Directive
Report every line from the material that contains the word "body".

Available data

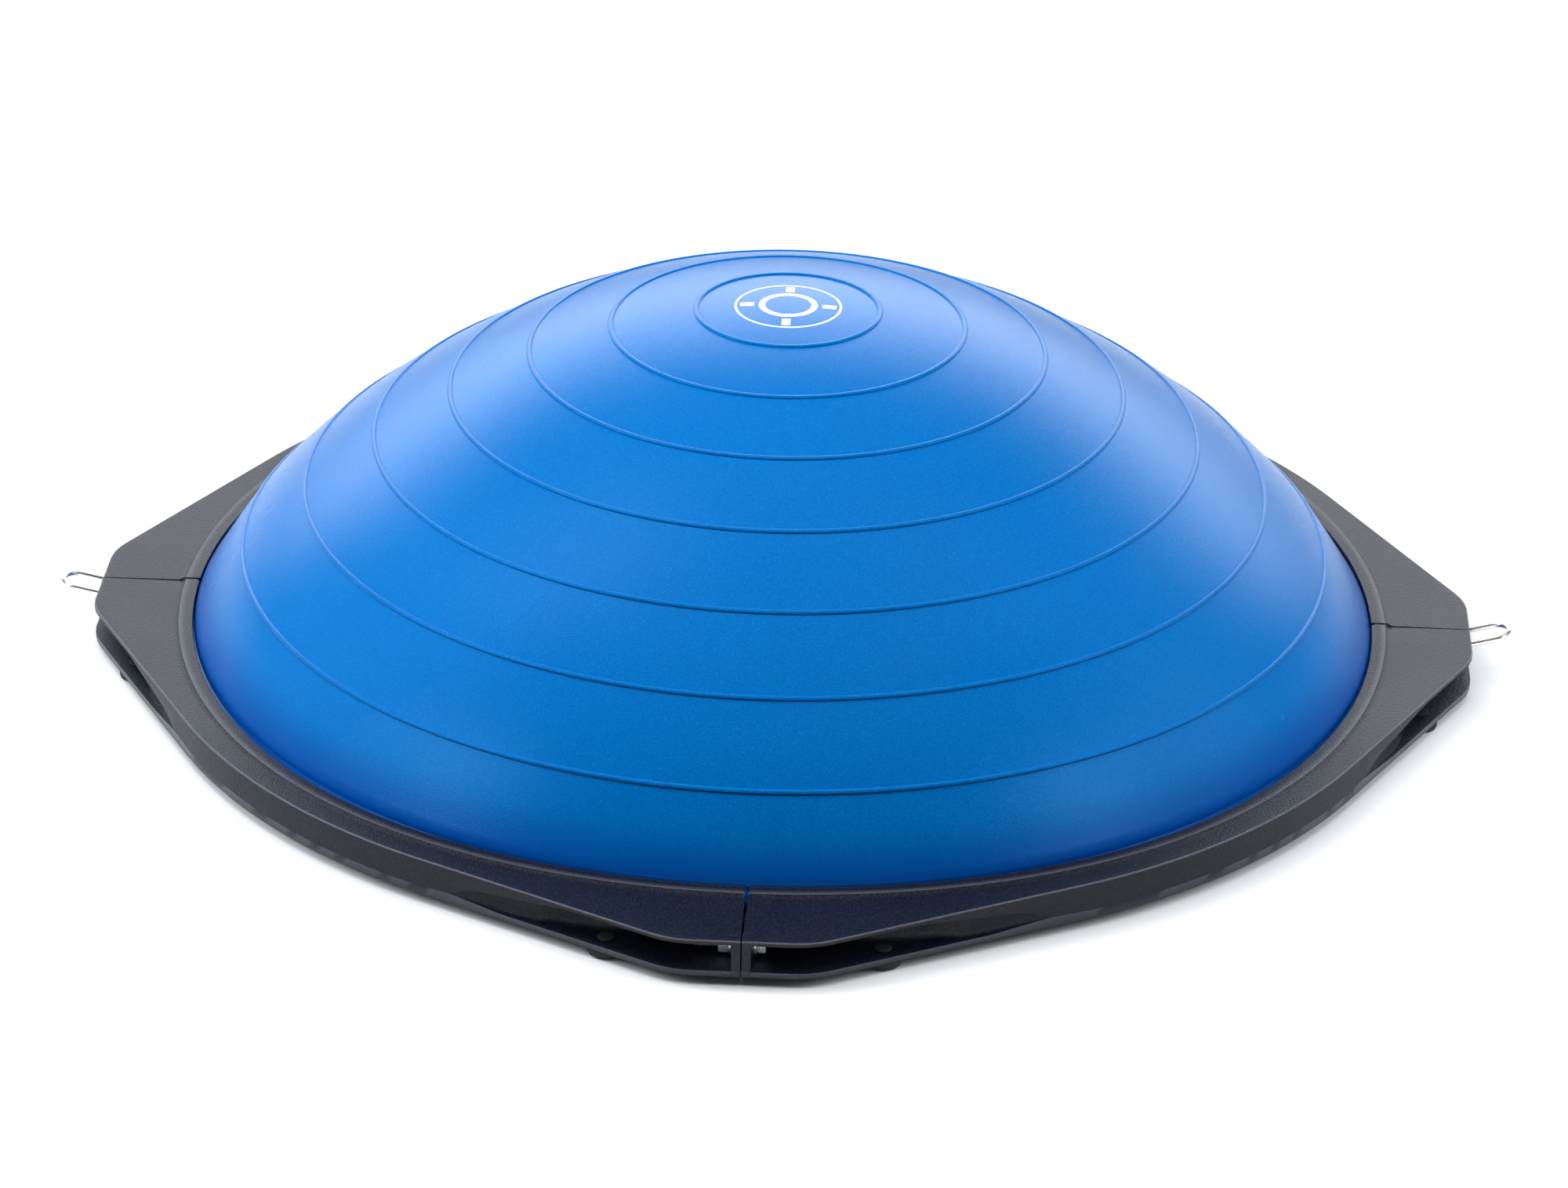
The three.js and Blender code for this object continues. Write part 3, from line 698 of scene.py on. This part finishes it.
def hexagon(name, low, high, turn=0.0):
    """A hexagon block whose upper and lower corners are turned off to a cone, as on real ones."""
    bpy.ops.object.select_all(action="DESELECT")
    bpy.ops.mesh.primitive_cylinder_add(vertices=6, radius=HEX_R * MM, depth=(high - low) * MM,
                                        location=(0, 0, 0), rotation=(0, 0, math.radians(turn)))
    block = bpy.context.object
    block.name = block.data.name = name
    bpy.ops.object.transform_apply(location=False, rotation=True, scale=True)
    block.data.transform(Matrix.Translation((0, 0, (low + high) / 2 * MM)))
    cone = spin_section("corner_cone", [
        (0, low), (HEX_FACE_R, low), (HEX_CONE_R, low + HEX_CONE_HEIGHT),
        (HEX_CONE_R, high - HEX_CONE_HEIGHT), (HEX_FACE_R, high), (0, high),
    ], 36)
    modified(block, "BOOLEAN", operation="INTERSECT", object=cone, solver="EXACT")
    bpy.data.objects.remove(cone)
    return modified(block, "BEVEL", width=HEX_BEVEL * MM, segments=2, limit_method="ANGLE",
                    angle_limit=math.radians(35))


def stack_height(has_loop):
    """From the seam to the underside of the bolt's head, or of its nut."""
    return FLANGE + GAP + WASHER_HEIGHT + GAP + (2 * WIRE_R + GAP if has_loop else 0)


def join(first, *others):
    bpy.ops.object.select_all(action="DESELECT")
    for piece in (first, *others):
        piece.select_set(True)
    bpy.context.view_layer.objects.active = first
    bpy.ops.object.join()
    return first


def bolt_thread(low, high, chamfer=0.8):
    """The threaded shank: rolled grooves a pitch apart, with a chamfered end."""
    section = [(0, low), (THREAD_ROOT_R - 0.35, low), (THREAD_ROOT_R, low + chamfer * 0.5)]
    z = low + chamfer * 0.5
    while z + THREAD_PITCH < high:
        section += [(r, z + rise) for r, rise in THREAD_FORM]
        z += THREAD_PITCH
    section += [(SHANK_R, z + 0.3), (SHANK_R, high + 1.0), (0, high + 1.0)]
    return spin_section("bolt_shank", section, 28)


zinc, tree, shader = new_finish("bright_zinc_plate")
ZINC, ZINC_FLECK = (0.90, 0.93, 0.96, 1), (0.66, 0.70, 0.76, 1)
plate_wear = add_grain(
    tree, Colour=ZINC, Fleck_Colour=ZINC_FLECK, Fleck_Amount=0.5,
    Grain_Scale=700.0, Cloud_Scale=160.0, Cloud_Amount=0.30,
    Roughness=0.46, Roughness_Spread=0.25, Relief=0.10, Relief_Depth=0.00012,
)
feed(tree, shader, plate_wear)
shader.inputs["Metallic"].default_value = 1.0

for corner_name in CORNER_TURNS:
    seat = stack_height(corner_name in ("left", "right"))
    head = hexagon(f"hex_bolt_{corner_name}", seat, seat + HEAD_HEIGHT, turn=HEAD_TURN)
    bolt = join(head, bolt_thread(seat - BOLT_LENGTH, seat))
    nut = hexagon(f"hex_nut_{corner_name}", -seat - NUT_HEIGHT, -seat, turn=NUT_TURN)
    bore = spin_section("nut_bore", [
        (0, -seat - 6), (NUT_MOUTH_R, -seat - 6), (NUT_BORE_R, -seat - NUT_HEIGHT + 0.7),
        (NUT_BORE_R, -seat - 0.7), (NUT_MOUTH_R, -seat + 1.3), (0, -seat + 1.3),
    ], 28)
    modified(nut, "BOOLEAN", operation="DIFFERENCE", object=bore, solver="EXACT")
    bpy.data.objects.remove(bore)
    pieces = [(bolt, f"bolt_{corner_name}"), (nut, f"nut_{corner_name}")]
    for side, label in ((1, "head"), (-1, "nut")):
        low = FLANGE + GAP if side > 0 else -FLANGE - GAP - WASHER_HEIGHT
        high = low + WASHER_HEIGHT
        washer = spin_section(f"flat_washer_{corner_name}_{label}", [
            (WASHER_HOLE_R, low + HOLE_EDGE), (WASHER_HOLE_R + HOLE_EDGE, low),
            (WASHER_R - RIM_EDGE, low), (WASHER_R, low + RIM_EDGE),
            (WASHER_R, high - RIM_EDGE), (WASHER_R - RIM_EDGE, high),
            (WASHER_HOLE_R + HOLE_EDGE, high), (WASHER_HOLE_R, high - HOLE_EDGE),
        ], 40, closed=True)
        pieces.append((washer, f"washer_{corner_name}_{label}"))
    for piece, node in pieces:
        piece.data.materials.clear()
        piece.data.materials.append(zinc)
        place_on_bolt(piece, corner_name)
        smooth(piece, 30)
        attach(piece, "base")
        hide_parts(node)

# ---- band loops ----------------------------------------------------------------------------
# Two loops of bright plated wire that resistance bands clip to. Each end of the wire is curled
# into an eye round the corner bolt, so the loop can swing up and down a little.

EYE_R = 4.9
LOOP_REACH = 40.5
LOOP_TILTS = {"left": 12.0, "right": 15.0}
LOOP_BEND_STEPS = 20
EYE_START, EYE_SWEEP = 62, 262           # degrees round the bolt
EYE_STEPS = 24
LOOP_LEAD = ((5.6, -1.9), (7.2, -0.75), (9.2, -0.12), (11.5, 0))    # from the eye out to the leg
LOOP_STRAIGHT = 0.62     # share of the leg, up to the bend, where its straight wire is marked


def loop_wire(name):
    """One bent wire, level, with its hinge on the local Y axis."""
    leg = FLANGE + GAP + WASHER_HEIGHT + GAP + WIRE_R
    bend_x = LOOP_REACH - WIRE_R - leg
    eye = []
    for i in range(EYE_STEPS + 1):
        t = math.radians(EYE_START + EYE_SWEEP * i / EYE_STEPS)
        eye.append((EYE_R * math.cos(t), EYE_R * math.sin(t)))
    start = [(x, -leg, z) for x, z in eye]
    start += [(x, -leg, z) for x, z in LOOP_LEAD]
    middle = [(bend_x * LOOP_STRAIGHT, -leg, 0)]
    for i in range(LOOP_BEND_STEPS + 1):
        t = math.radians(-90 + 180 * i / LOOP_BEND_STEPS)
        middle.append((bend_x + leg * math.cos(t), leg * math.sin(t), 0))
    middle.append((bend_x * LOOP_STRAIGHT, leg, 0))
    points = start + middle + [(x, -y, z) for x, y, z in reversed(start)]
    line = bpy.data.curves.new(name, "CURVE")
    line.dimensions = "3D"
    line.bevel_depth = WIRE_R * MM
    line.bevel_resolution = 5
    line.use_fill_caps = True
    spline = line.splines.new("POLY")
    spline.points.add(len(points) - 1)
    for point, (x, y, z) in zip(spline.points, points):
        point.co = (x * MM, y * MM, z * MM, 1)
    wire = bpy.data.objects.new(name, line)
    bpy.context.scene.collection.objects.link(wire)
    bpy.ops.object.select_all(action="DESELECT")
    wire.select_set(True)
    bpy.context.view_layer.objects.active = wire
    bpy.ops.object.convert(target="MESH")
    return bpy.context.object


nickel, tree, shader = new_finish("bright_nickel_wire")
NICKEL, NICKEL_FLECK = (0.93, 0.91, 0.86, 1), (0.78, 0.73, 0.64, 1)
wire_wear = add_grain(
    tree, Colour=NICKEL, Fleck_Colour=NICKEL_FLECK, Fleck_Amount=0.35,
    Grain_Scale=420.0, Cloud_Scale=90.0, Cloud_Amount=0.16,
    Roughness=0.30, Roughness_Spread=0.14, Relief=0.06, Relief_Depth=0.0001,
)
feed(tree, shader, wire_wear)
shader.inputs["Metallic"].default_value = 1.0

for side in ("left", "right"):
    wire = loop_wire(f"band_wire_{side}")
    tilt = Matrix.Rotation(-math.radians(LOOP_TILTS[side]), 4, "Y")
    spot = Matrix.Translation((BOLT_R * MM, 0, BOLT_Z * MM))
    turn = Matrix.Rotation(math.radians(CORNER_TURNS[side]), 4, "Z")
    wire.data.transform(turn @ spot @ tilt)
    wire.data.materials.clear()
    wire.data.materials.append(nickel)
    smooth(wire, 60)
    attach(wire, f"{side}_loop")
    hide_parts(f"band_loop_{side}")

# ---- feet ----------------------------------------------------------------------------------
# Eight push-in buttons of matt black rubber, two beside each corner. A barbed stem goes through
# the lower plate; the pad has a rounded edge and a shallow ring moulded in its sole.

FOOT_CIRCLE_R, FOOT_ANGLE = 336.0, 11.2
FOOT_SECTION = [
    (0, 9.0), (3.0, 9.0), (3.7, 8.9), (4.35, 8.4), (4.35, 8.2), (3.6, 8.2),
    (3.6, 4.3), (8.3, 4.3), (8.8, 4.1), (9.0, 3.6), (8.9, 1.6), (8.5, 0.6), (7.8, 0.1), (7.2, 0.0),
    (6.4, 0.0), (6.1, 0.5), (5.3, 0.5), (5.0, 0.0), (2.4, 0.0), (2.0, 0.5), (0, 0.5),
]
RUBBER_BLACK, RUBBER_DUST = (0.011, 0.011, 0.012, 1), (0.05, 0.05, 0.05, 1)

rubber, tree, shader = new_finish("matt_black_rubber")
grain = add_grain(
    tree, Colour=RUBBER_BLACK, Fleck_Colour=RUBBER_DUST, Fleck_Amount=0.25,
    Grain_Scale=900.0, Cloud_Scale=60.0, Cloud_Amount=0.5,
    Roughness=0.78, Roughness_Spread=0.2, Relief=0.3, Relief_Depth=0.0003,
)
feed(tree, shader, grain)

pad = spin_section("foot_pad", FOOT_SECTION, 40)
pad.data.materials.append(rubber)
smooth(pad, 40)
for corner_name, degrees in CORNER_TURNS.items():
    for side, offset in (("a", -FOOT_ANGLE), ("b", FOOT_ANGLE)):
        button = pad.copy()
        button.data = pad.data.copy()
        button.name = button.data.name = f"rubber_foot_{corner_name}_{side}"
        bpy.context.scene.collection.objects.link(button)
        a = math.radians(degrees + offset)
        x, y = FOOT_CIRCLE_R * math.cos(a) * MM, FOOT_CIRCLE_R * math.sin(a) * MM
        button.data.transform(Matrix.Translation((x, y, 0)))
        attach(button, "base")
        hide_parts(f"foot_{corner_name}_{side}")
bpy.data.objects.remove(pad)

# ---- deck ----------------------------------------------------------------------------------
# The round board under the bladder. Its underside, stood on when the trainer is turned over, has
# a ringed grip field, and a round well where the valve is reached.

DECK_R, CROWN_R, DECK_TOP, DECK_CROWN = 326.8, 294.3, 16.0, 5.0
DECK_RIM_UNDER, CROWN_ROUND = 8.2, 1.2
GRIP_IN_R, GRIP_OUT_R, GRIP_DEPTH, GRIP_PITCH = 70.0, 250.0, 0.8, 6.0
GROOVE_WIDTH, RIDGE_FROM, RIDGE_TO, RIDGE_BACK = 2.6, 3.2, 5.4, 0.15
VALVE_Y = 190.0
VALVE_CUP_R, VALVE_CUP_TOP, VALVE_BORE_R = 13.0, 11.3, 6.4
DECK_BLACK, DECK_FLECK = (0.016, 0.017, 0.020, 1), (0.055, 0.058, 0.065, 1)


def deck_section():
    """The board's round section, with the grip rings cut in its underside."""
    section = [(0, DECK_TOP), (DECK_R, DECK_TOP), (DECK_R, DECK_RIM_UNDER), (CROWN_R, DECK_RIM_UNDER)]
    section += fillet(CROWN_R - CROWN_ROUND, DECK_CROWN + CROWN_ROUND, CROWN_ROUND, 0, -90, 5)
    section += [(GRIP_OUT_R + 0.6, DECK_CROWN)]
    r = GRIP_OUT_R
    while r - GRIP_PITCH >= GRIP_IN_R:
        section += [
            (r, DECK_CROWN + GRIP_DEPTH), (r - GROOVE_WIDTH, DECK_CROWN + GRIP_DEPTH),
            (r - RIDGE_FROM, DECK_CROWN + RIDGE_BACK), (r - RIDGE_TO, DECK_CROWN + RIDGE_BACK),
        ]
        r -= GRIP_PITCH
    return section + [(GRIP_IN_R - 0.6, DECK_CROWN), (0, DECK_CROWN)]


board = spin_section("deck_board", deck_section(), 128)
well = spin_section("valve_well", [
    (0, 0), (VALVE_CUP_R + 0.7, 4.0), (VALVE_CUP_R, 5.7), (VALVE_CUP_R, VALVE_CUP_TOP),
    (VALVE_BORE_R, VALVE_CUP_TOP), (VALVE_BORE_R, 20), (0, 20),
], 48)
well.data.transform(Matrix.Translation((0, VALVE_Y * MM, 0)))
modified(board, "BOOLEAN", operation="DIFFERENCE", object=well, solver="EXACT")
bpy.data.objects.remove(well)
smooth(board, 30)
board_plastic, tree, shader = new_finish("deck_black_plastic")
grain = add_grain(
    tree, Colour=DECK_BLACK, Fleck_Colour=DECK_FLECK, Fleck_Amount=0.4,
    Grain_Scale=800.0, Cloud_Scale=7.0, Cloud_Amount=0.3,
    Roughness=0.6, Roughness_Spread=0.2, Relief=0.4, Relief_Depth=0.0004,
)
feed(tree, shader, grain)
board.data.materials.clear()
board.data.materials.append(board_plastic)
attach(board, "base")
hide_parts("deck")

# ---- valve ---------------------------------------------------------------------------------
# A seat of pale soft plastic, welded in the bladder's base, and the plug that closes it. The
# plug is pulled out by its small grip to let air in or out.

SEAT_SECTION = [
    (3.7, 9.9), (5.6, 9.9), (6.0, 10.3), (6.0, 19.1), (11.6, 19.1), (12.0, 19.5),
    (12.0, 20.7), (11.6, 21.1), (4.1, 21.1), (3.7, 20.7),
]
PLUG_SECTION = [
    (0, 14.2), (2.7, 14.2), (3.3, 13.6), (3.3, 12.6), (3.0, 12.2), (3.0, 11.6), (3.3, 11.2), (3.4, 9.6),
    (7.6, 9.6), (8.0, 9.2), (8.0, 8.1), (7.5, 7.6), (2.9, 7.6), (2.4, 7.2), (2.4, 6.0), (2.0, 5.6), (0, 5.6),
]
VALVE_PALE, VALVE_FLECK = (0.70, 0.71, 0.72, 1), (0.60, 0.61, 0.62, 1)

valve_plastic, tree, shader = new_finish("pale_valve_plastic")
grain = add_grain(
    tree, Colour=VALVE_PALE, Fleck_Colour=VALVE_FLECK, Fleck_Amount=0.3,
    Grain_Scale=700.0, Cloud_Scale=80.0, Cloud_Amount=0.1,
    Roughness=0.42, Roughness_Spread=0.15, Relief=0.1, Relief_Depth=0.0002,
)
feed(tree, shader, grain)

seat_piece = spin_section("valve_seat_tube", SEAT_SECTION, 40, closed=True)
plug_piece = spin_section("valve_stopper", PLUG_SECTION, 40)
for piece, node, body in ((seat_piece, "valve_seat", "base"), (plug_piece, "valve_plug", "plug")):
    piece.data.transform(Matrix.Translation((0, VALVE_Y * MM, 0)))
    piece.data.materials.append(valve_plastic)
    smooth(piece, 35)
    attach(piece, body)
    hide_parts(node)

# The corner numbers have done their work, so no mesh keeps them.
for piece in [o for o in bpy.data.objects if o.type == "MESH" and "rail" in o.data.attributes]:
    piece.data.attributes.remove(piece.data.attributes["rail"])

Output below
for piece, node, body in ((seat_piece, "valve_seat", "base"), (plug_piece, "valve_plug", "plug")):
    attach(piece, body)